Call your provider sooner if you develop sudden severe pain, significant swelling and bruising after sex, or a dramatic new change that feels urgent. A sharp painful event can point to a different injury that should not wait.
Patient Experiences: What This Visit Often Feels Like in Real Life
For many men, the hardest part of a Peyronie's disease visit happens before they ever step into the clinic. It is the part where they notice something is different, open six browser tabs at midnight, panic quietly, then spend three weeks pretending they are "just monitoring it." By the time they make the appointment, they are often carrying a mix of fear and hope. Fear that the curve will get worse, that sex will never feel normal again, or that they will be told nothing can be done. Hope that maybe, just maybe, the doctor will say, "Yes, this is treatable, and no, your life is not over."

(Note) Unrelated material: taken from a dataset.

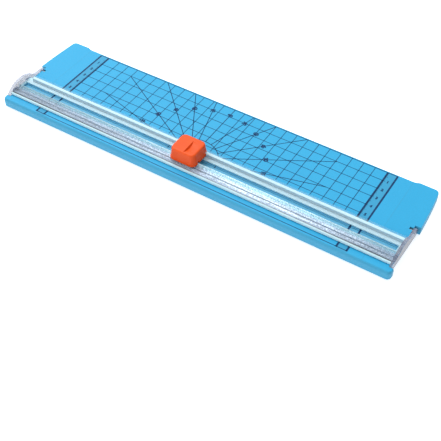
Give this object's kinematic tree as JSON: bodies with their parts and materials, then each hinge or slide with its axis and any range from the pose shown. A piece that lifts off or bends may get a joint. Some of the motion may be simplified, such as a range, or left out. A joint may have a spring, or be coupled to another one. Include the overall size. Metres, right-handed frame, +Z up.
{
  "type": "rotary paper trimmer",
  "caption": "Desktop paper trimmer: a long flat board with a printed grid, a clear guide rail hinged along its front and a sliding cutter with a rotary blade.",
  "frame": {"origin": "middle of the board, on the surface its feet stand on", "axes": "+X along the board to its right end, +Y to its back edge, +Z up"},
  "size_m": [0.3618, 0.096, 0.024],
  "materials": {
    "blue_plastic": "moulded, fine texture",
    "vinyl_strip": "soft satin",
    "clear_acrylic": "clear, extruded",
    "clear_cheek": "clear, moulded",
    "orange_plastic": "moulded, satin",
    "black_acetal": "moulded",
    "grip_rubber": "extruded",
    "foot_rubber": "moulded",
    "blade_steel": "ground",
    "plated_steel": "nickel plated"
  },
  "bodies": {
    "base": {"base_board": "blue_plastic", "cutting_strip": "vinyl_strip", "foot_front_left": "foot_rubber", "foot_front_right": "foot_rubber", "foot_rear_left": "foot_rubber", "foot_rear_right": "foot_rubber"},
    "rail": {"guide_rail": "clear_acrylic", "paper_grip_strip": "grip_rubber", "end_cheek_left": "clear_cheek", "end_cheek_right": "clear_cheek", "hinge_pin_left": "plated_steel", "hinge_pin_right": "plated_steel"},
    "carriage": {"cutter_carriage": "orange_plastic", "return_spring_left": "plated_steel", "return_spring_right": "plated_steel"},
    "cap": {"cutter_cap": "orange_plastic", "blade_holder": "black_acetal", "blade_axle": "plated_steel", "axle_clip": "plated_steel", "blade_washer_front": "plated_steel", "blade_washer_back": "plated_steel", "holder_screw_front": "plated_steel", "holder_screw_back": "plated_steel"},
    "blade": {"rotary_blade": "blade_steel"}
  },
  "joints": [
    {"name": "rail_lift", "type": "hinge", "parent": "base", "child": "rail", "pos_m": [0, 0.0005, 0.0062], "axis": [-1, 0, 0], "range_deg": [0, 70]},
    {"name": "cutter_travel", "type": "slide", "parent": "rail", "child": "carriage", "axis": [1, 0, 0], "range_m": [-0.1588, 0.1684]},
    {"name": "blade_press", "type": "slide", "parent": "carriage", "child": "cap", "axis": [0, 0, -1], "range_m": [0, 0.0016], "stiffness_N_per_m": 600, "springref_m": -0.003, "deforming": ["return_spring_left", "return_spring_right"]},
    {"name": "blade_spin", "type": "hinge", "parent": "cap", "child": "blade", "pos_m": [-0.0048, -0.0255, 0.0155], "axis": [0, 1, 0], "continuous": true}
  ]
}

A lot of patients describe the first conversation as unexpectedly relieving. Saying the words out loud to a professional can feel awkward for about thirty seconds and then strangely freeing. Once the discussion starts, the visit becomes less about embarrassment and more about problem-solving. Instead of spiraling around questions like, "Why is this happening to me?" or "Is this permanent?" the conversation becomes more concrete: how long has this been going on, how much does it curve, does it hurt, are erections still firm, and what can we do next?
Some patients are surprised by how matter-of-fact the exam feels. They expect drama. What they usually get is a calm, clinical evaluation from someone who deals with this condition regularly. That alone can reduce a lot of panic. A specialist is not shocked by plaque, curvature, indentation, or length loss. To them, these are not bizarre one-off events. They are patterns to identify and manage.

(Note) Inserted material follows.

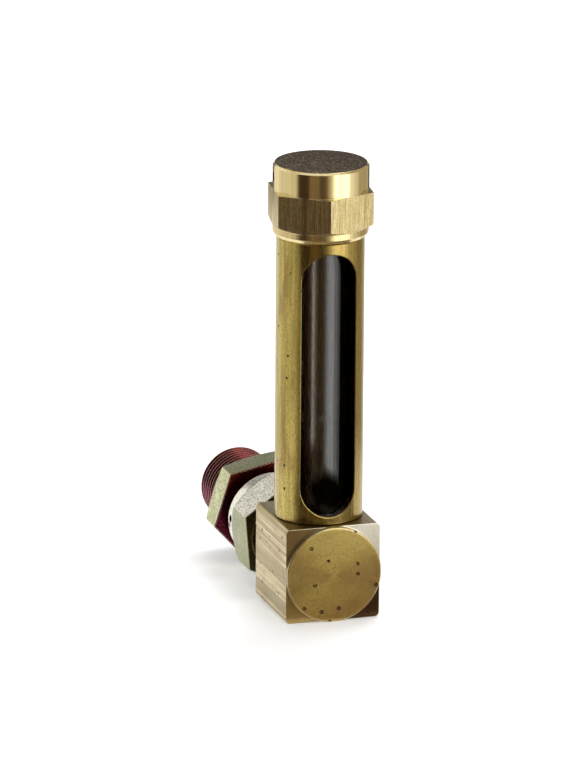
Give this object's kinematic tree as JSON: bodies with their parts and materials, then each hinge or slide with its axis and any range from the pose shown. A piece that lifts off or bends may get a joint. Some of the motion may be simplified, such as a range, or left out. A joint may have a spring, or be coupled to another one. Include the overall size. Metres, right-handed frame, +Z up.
{
  "type": "column level gauge",
  "caption": "Upright sight gauge: square brass elbow, windowed brass column round a glass tube, vented hex cap and a swivel pipe union.",
  "frame": {"origin": "on the block's underside, under the column's axis", "axes": "+Z up the column, +Y back along the pipe union, so the window faces -Y"},
  "size_m": [0.0288, 0.0868, 0.1218],
  "materials": {
    "block_brass": "drawn and turned, tarnished",
    "column_brass": "drawn, tarnished",
    "cap_brass": "turned, bright",
    "glass": "clear, polished",
    "gasket": "matt",
    "nut_plate": "yellow zinc plated",
    "adapter_plate": "yellow zinc plated, iridescent",
    "spring_wire": "drawn"
  },
  "bodies": {
    "gauge": {"elbow_block": "block_brass", "column_tube": "column_brass", "vent_cap": "cap_brass", "gauge_glass": "glass", "lower_gasket": "gasket", "upper_gasket": "gasket", "swivel_nut": "nut_plate", "retaining_wire": "spring_wire"},
    "adapter": {"pipe_adapter": "adapter_plate"}
  },
  "joints": [
    {"name": "union_swivel", "type": "hinge", "parent": "gauge", "child": "adapter", "pos_m": [0, 0.038, 0.0127], "axis": [0, 1, 0], "continuous": true}
  ]
}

Patients who bring photos often say it helps the appointment feel more productive. Instead of trying to describe the curve with hand gestures that somehow make things more confusing, they can show what is happening. People who undergo ultrasound sometimes report that it sounds scarier than it is. Yes, the idea of an injected erection in a medical office is not exactly on anyone's bucket list. But many patients say the clarity it provides makes the temporary awkwardness worth it, because it helps the doctor measure the problem and explain treatment more precisely.
Emotionally, one of the biggest themes is reassurance. Not fake reassurance, not the unhelpful version where someone says, "Don't worry about it," but real reassurance grounded in a plan. Patients often feel better when they understand whether they are in the active phase or the stable phase, whether the bend is mild or significant, and whether their erections are strong enough for non-surgical treatment. Even when the answer is, "Let's watch this for now," people usually cope better once they know why that recommendation is being made.
Another common experience is realizing the visit is about more than the penis itself. Many patients end up talking about their confidence, avoidance of intimacy, frustration with a partner, or fear of being judged. That part matters. A good doctor will not treat those concerns like side notes. For many people, the most meaningful outcome of the first Peyronie's disease visit is not an immediate procedure. It is leaving the office feeling informed, taken seriously, and no longer alone with the problem.
Final Thoughts
If you are wondering what to expect at your Peyronie's disease visit, expect a conversation that is more practical than scary, an exam that is usually brief, and a treatment discussion shaped by timing, curvature, erectile function, and how much the condition affects your life. Expect questions that may feel personal but are medically important. Expect the possibility of photos, ultrasound, or a follow-up plan. Most of all, expect that this is a real medical issue with real evaluation tools and real treatment options.
You do not need to show up fearless. You just need to show up prepared. In the world of urology, that counts as a win.